- **Aim of the task**: Write out the listing below again, precisely as it is given.

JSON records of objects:
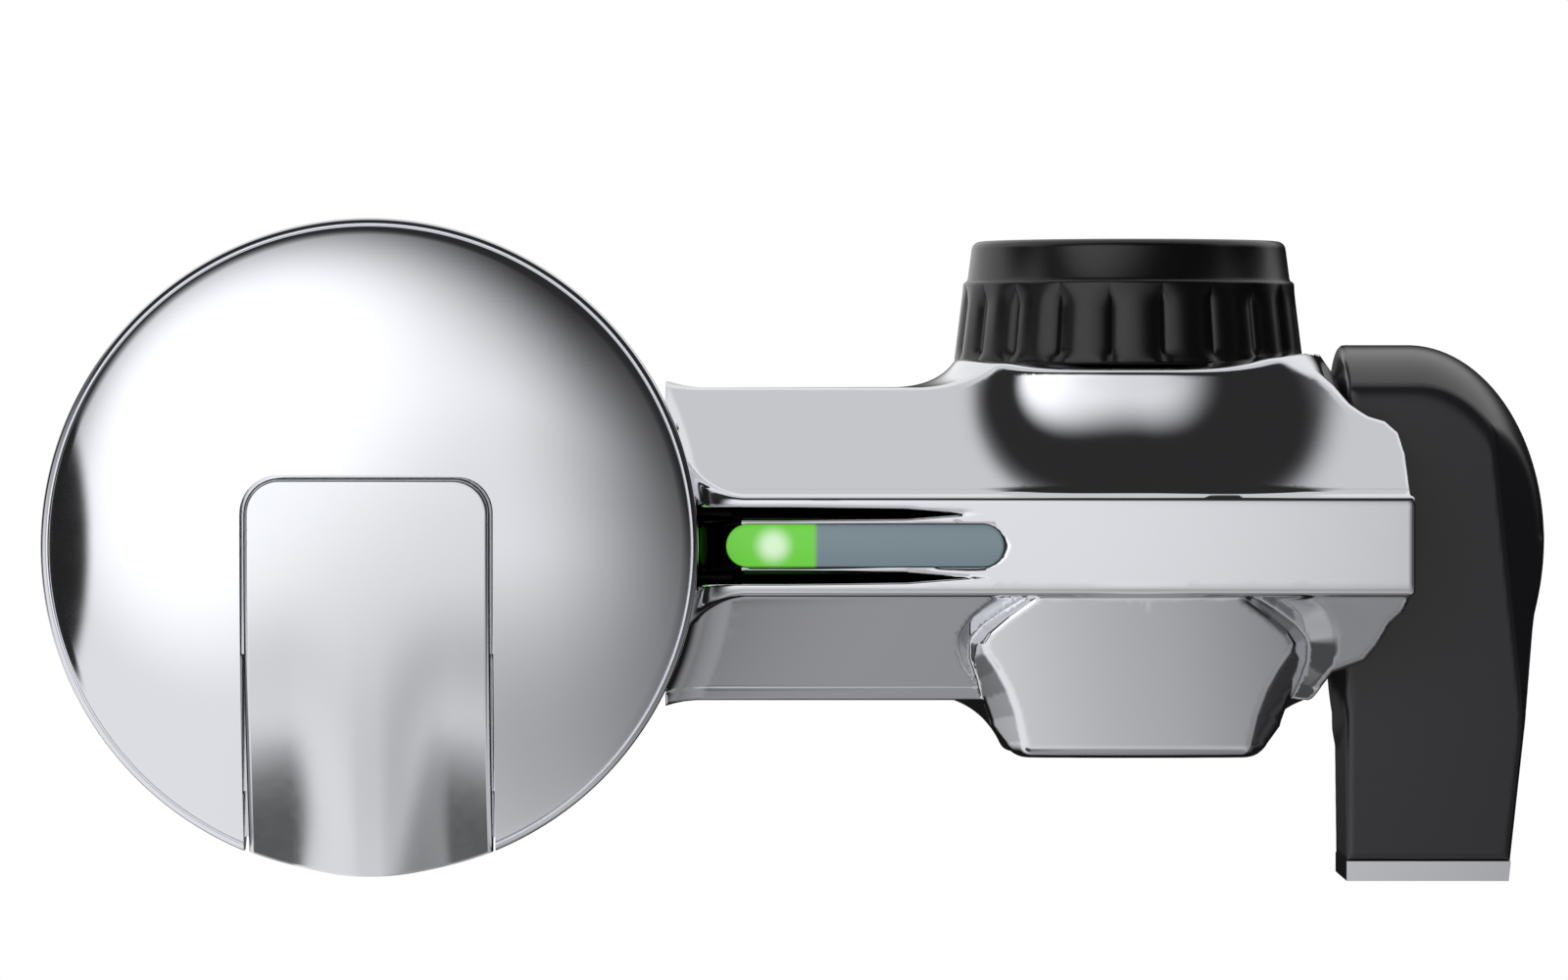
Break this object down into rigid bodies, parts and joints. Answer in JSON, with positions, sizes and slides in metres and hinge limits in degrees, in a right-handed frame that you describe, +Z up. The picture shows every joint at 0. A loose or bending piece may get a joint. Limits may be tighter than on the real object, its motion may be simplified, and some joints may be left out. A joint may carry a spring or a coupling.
{
  "type": "faucet mount water filter",
  "caption": "Chrome water filter that screws onto a tap outlet: round cartridge drum, arm with status light, fluted collar, spout and black diverter lever.",
  "frame": {"origin": "centre of the mounting thread at the top face of the collar", "axes": "+Z up, out of the mounting thread; +X towards the lever, with the cartridge drum at -X; +Y to the back, so the status light faces -Y"},
  "size_m": [0.1724, 0.0846, 0.076],
  "materials": {
    "chrome": "bright chrome plating on moulded plastic",
    "black_plastic_gloss": "glossy black moulded plastic",
    "black_plastic": "matte black moulded plastic",
    "grey_plastic": "moulded acetal",
    "white_plastic": "moulded polypropylene",
    "blue_plastic": "moulded plastic",
    "rubber": "black moulded rubber",
    "steel": "stainless steel",
    "lens": "translucent smoked plastic",
    "lamp": "clear epoxy",
    "board": "green solder mask",
    "filter_paper": "pleated filter paper",
    "carbon": "pressed carbon"
  },
  "bodies": {
    "base": {"collar_clip": "steel", "inlet_washer": "rubber", "inlet_screen": "steel", "base_shell": "chrome", "base_rear_cover": "black_plastic", "base_screws": "steel", "valve_body": "grey_plastic", "spout_insert": "black_plastic", "aerator_screen": "steel", "status_lens": "lens", "status_lamps": "lamp", "circuit_board": "board", "coin_battery": "steel", "turbine_pin": "steel", "raw_water_tube": "white_plastic", "filtered_water_tube": "white_plastic", "drum_shell": "chrome", "tongue_panel": "chrome", "pressure_vessel": "white_plastic", "cartridge_front_cap": "white_plastic", "cartridge_rear_cap": "white_plastic", "pleated_wrap": "filter_paper", "carbon_block": "carbon", "core_tube": "white_plastic", "cartridge_ring": "rubber"},
    "collar": {"mount_collar": "black_plastic_gloss"},
    "lever": {"diverter_spool": "white_plastic", "spool_rings": "rubber", "spool_clip": "steel", "lever_handle": "black_plastic_gloss", "lever_tip": "chrome", "lever_screw": "steel"},
    "seal": {"cover_seal": "rubber"},
    "cover": {"rear_cover": "chrome"},
    "turbine": {"flow_turbine": "blue_plastic"}
  },
  "joints": [
    {"name": "collar_spin", "type": "hinge", "parent": "base", "child": "collar", "pos_m": [0, 0, 0], "axis": [0, 0, 1], "continuous": true},
    {"name": "lever_turn", "type": "hinge", "parent": "base", "child": "lever", "pos_m": [0.03, 0, -0.035], "axis": [1, 0, 0], "range_deg": [0, 90]},
    {"name": "cover_travel", "type": "slide", "parent": "base", "child": "seal", "axis": [0, 1, 0], "range_m": [0, 0.009]},
    {"name": "cover_turn", "type": "hinge", "parent": "seal", "child": "cover", "pos_m": [-0.087, 0.035, -0.035], "axis": [0, 1, 0], "range_deg": [0, 360]},
    {"name": "turbine_spin", "type": "hinge", "parent": "base", "child": "turbine", "pos_m": [-0.024, 0.0076, -0.035], "axis": [1, 0, 0], "continuous": true}
  ],
  "couplings": [
    {"joint": "cover_travel", "follows": "cover_turn", "m_per_rad": 0.00143}
  ]
}
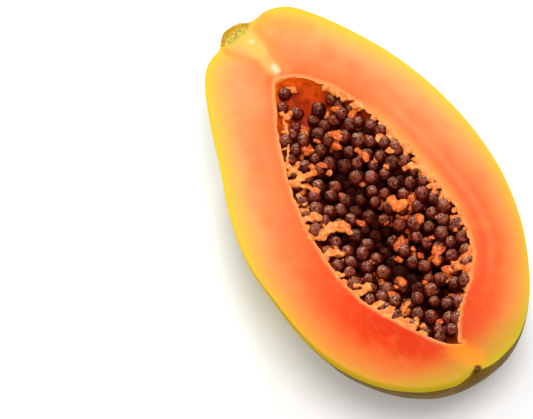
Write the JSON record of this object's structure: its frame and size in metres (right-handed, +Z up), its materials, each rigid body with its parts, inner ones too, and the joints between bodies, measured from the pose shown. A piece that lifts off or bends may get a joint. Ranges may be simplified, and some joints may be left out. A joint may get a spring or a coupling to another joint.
{
  "type": "papaya half",
  "caption": "Ripe papaya cut in half lengthwise, lying on its rounded back, its hollow lined with dark seeds and orange threads.",
  "frame": {"origin": "centre of the base: on the ground under the middle of the fruit's box, in the plane of the small flat spot it rests on", "axes": "+X from the stem end to the blossom end, +Y across the cut towards the fuller side, +Z up out of the cut face"},
  "size_m": [0.1954, 0.1104, 0.0542],
  "materials": {
    "flesh": "satin",
    "peel": "satin",
    "thread": "satin",
    "seed": "gloss"
  },
  "bodies": {
    "root": {"papaya_half": "flesh", "seeds": "seed"}
  },
  "joints": []
}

- **Answer for the task**:
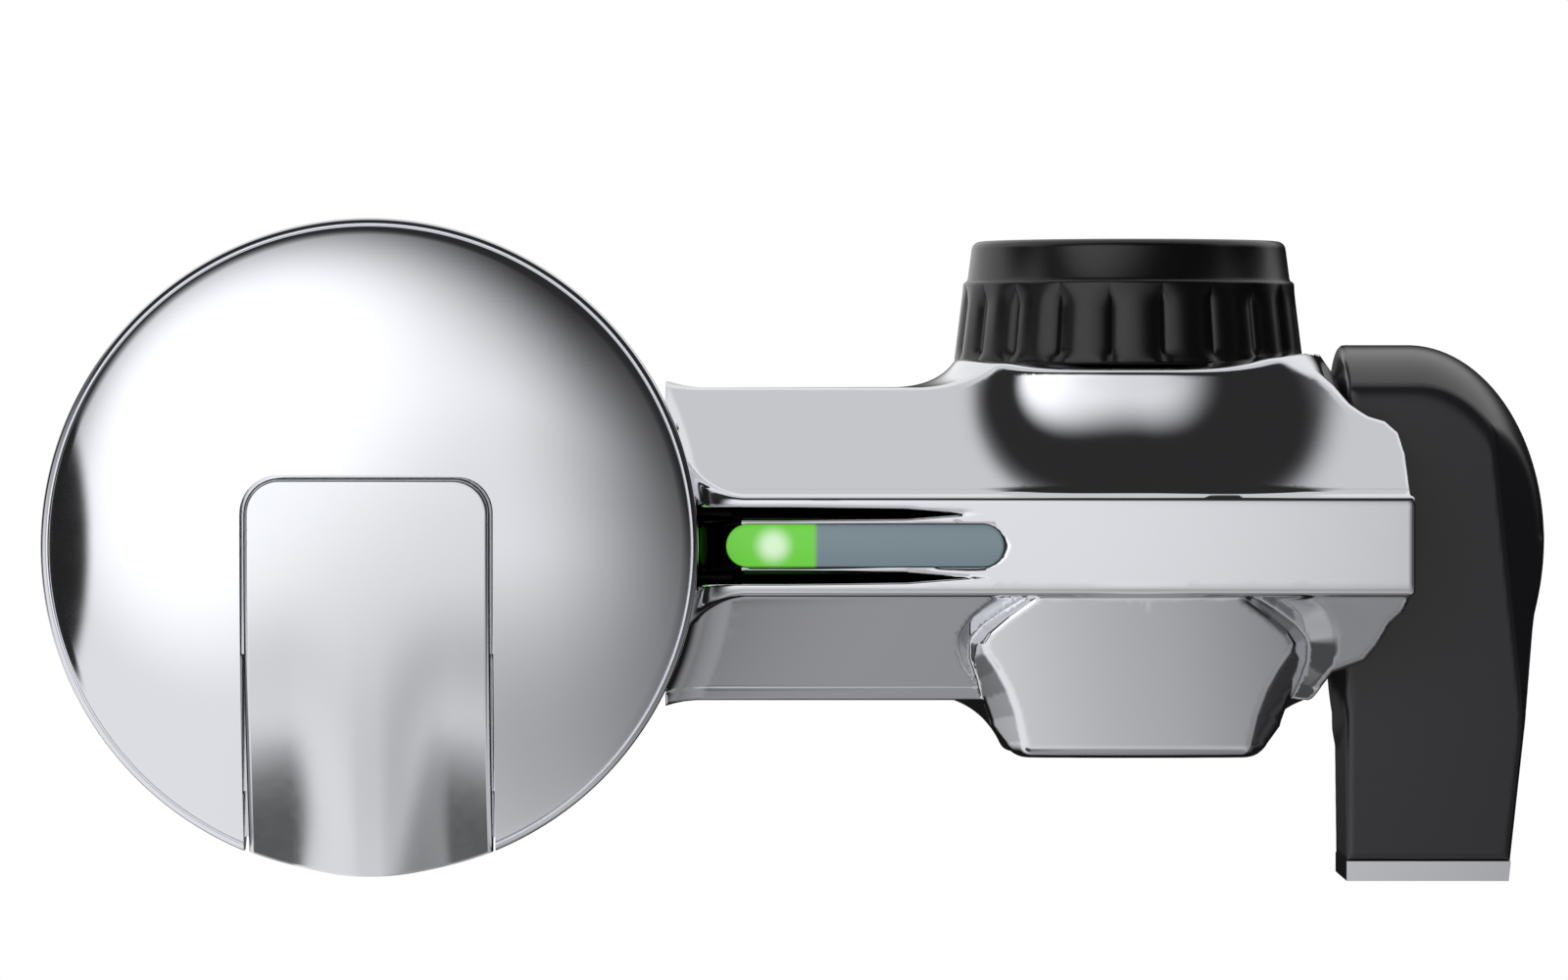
Break this object down into rigid bodies, parts and joints. Answer in JSON, with positions, sizes and slides in metres and hinge limits in degrees, in a right-handed frame that you describe, +Z up. The picture shows every joint at 0. A loose or bending piece may get a joint. Limits may be tighter than on the real object, its motion may be simplified, and some joints may be left out. A joint may carry a spring or a coupling.
{
  "type": "faucet mount water filter",
  "caption": "Chrome water filter that screws onto a tap outlet: round cartridge drum, arm with status light, fluted collar, spout and black diverter lever.",
  "frame": {"origin": "centre of the mounting thread at the top face of the collar", "axes": "+Z up, out of the mounting thread; +X towards the lever, with the cartridge drum at -X; +Y to the back, so the status light faces -Y"},
  "size_m": [0.1724, 0.0846, 0.076],
  "materials": {
    "chrome": "bright chrome plating on moulded plastic",
    "black_plastic_gloss": "glossy black moulded plastic",
    "black_plastic": "matte black moulded plastic",
    "grey_plastic": "moulded acetal",
    "white_plastic": "moulded polypropylene",
    "blue_plastic": "moulded plastic",
    "rubber": "black moulded rubber",
    "steel": "stainless steel",
    "lens": "translucent smoked plastic",
    "lamp": "clear epoxy",
    "board": "green solder mask",
    "filter_paper": "pleated filter paper",
    "carbon": "pressed carbon"
  },
  "bodies": {
    "base": {"collar_clip": "steel", "inlet_washer": "rubber", "inlet_screen": "steel", "base_shell": "chrome", "base_rear_cover": "black_plastic", "base_screws": "steel", "valve_body": "grey_plastic", "spout_insert": "black_plastic", "aerator_screen": "steel", "status_lens": "lens", "status_lamps": "lamp", "circuit_board": "board", "coin_battery": "steel", "turbine_pin": "steel", "raw_water_tube": "white_plastic", "filtered_water_tube": "white_plastic", "drum_shell": "chrome", "tongue_panel": "chrome", "pressure_vessel": "white_plastic", "cartridge_front_cap": "white_plastic", "cartridge_rear_cap": "white_plastic", "pleated_wrap": "filter_paper", "carbon_block": "carbon", "core_tube": "white_plastic", "cartridge_ring": "rubber"},
    "collar": {"mount_collar": "black_plastic_gloss"},
    "lever": {"diverter_spool": "white_plastic", "spool_rings": "rubber", "spool_clip": "steel", "lever_handle": "black_plastic_gloss", "lever_tip": "chrome", "lever_screw": "steel"},
    "seal": {"cover_seal": "rubber"},
    "cover": {"rear_cover": "chrome"},
    "turbine": {"flow_turbine": "blue_plastic"}
  },
  "joints": [
    {"name": "collar_spin", "type": "hinge", "parent": "base", "child": "collar", "pos_m": [0, 0, 0], "axis": [0, 0, 1], "continuous": true},
    {"name": "lever_turn", "type": "hinge", "parent": "base", "child": "lever", "pos_m": [0.03, 0, -0.035], "axis": [1, 0, 0], "range_deg": [0, 90]},
    {"name": "cover_travel", "type": "slide", "parent": "base", "child": "seal", "axis": [0, 1, 0], "range_m": [0, 0.009]},
    {"name": "cover_turn", "type": "hinge", "parent": "seal", "child": "cover", "pos_m": [-0.087, 0.035, -0.035], "axis": [0, 1, 0], "range_deg": [0, 360]},
    {"name": "turbine_spin", "type": "hinge", "parent": "base", "child": "turbine", "pos_m": [-0.024, 0.0076, -0.035], "axis": [1, 0, 0], "continuous": true}
  ],
  "couplings": [
    {"joint": "cover_travel", "follows": "cover_turn", "m_per_rad": 0.00143}
  ]
}
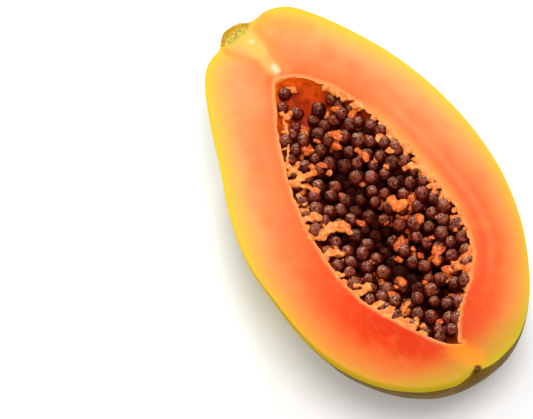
Write the JSON record of this object's structure: its frame and size in metres (right-handed, +Z up), its materials, each rigid body with its parts, inner ones too, and the joints between bodies, measured from the pose shown. A piece that lifts off or bends may get a joint. Ranges may be simplified, and some joints may be left out. A joint may get a spring or a coupling to another joint.
{
  "type": "papaya half",
  "caption": "Ripe papaya cut in half lengthwise, lying on its rounded back, its hollow lined with dark seeds and orange threads.",
  "frame": {"origin": "centre of the base: on the ground under the middle of the fruit's box, in the plane of the small flat spot it rests on", "axes": "+X from the stem end to the blossom end, +Y across the cut towards the fuller side, +Z up out of the cut face"},
  "size_m": [0.1954, 0.1104, 0.0542],
  "materials": {
    "flesh": "satin",
    "peel": "satin",
    "thread": "satin",
    "seed": "gloss"
  },
  "bodies": {
    "root": {"papaya_half": "flesh", "seeds": "seed"}
  },
  "joints": []
}